Note that if I do this in beeline (set spark.master=local;) then the count(*) works. What am I missing to make it work without setting spark.master to local ?

1
what is your configuration for hive.metastore.warehouse.dir? on S3 or HDFS?jxc
S3 warehouse dirtooptoop4
I had a similar issue when setting up Hive on spark with GlusterFS which I mounted on all workers with the same path. In my case, I don't have to run spark with local mode, but only the worker on the same server as the Hive2Server actually worked, apps submitted to all other workers got NullPointer error. From my googling web, Hive have a strong tie with the Hadoop system. the new file system might have to support their APIs.

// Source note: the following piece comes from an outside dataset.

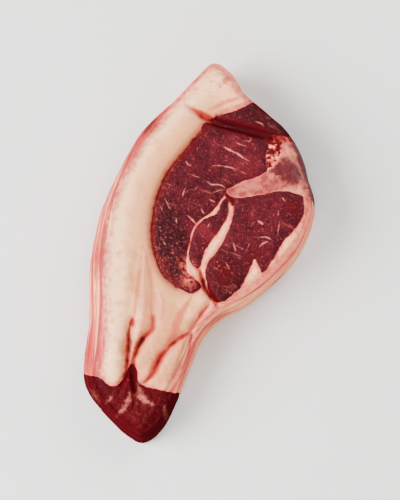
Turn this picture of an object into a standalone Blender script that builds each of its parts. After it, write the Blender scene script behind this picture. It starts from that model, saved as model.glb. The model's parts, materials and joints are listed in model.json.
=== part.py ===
"""A raw lamb loin chop lying on one cut face, with its fat cover, T-shaped bone and muscles.

X runs across the chop, Y from the flank tail up to the backbone end, and Z through the cut.
Outlines are in millimetres on the upper cut face; objects are in metres.
"""

import math

import bmesh
import bpy
import numpy as np

MM = 0.001

# Driving sizes, in millimetres
THICKNESS = 24.0
TAIL_THICKNESS = 17.5
TAIL_STARTS_Y = -18.0
TAIL_ENDS_Y = -70.0
GAP = 0.3
RIM_DROP = 1.3
RIM_WIDTH = 3.0
MUSCLE_CROWN = 0.9
CROWN_WIDTH = 5.0
CREASE_DEPTH = 1.7
CREASE_WIDTH = 2.2
RELIEF_CELL = 2.3
OVERRUN = 8.0
CURVE_STEPS = 3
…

I think GlusterFS is just not there. not sure about S3. Also the error messages you had is different from what I had.jxc

1 Answers

0
votes

Please try giving the hive jars path in the spark submit command and check Bcoz the same happened with me. So if that works then do check the spark conf files. You might have not pointed to hive jars correctly.